▸ **EXERCISE REQUIREMENTS**: Copy out each line below exactly as it appears.

▸ **COLLECTED MATERIAL**:
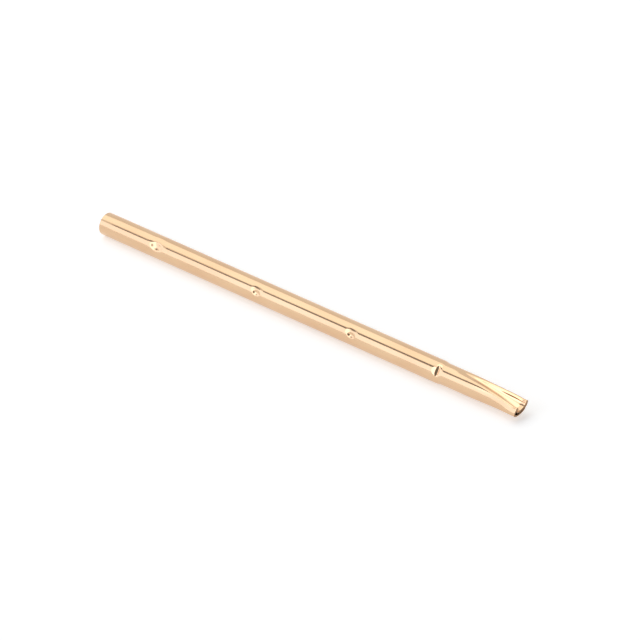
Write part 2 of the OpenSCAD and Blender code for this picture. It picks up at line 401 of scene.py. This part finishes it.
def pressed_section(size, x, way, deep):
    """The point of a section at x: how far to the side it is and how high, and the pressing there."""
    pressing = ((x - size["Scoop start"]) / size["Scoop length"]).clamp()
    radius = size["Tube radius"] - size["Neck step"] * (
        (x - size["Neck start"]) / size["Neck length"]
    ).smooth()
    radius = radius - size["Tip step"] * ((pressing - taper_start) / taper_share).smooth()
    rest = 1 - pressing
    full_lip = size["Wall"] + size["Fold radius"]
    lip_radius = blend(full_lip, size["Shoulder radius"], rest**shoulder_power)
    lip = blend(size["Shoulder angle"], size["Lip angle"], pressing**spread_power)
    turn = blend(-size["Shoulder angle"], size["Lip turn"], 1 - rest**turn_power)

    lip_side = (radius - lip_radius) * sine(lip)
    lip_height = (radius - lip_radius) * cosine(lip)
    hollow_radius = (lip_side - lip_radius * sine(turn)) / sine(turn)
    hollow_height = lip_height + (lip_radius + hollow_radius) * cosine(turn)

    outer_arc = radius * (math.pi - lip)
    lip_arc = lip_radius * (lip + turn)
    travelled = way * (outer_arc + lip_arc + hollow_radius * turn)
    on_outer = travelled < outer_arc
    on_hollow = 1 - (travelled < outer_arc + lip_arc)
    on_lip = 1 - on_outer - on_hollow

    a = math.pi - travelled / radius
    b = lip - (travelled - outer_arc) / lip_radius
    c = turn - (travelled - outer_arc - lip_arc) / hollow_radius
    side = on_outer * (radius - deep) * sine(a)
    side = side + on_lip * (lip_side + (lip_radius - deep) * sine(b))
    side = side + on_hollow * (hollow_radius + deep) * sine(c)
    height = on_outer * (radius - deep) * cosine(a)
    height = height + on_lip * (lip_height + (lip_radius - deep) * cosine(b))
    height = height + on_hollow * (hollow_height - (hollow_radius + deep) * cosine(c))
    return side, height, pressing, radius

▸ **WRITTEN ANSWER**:
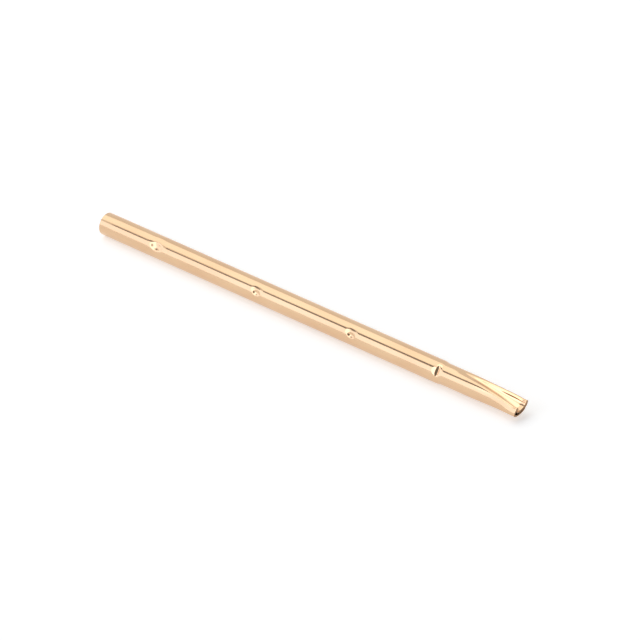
Write part 2 of the OpenSCAD and Blender code for this picture. It picks up at line 401 of scene.py. This part finishes it.
def pressed_section(size, x, way, deep):
    """The point of a section at x: how far to the side it is and how high, and the pressing there."""
    pressing = ((x - size["Scoop start"]) / size["Scoop length"]).clamp()
    radius = size["Tube radius"] - size["Neck step"] * (
        (x - size["Neck start"]) / size["Neck length"]
    ).smooth()
    radius = radius - size["Tip step"] * ((pressing - taper_start) / taper_share).smooth()
    rest = 1 - pressing
    full_lip = size["Wall"] + size["Fold radius"]
    lip_radius = blend(full_lip, size["Shoulder radius"], rest**shoulder_power)
    lip = blend(size["Shoulder angle"], size["Lip angle"], pressing**spread_power)
    turn = blend(-size["Shoulder angle"], size["Lip turn"], 1 - rest**turn_power)

    lip_side = (radius - lip_radius) * sine(lip)
    lip_height = (radius - lip_radius) * cosine(lip)
    hollow_radius = (lip_side - lip_radius * sine(turn)) / sine(turn)
    hollow_height = lip_height + (lip_radius + hollow_radius) * cosine(turn)

    outer_arc = radius * (math.pi - lip)
    lip_arc = lip_radius * (lip + turn)
    travelled = way * (outer_arc + lip_arc + hollow_radius * turn)
    on_outer = travelled < outer_arc
    on_hollow = 1 - (travelled < outer_arc + lip_arc)
    on_lip = 1 - on_outer - on_hollow

    a = math.pi - travelled / radius
    b = lip - (travelled - outer_arc) / lip_radius
    c = turn - (travelled - outer_arc - lip_arc) / hollow_radius
    side = on_outer * (radius - deep) * sine(a)
    side = side + on_lip * (lip_side + (lip_radius - deep) * sine(b))
    side = side + on_hollow * (hollow_radius + deep) * sine(c)
    height = on_outer * (radius - deep) * cosine(a)
    height = height + on_lip * (lip_height + (lip_radius - deep) * cosine(b))
    height = height + on_hollow * (hollow_height - (hollow_radius + deep) * cosine(c))
    return side, height, pressing, radius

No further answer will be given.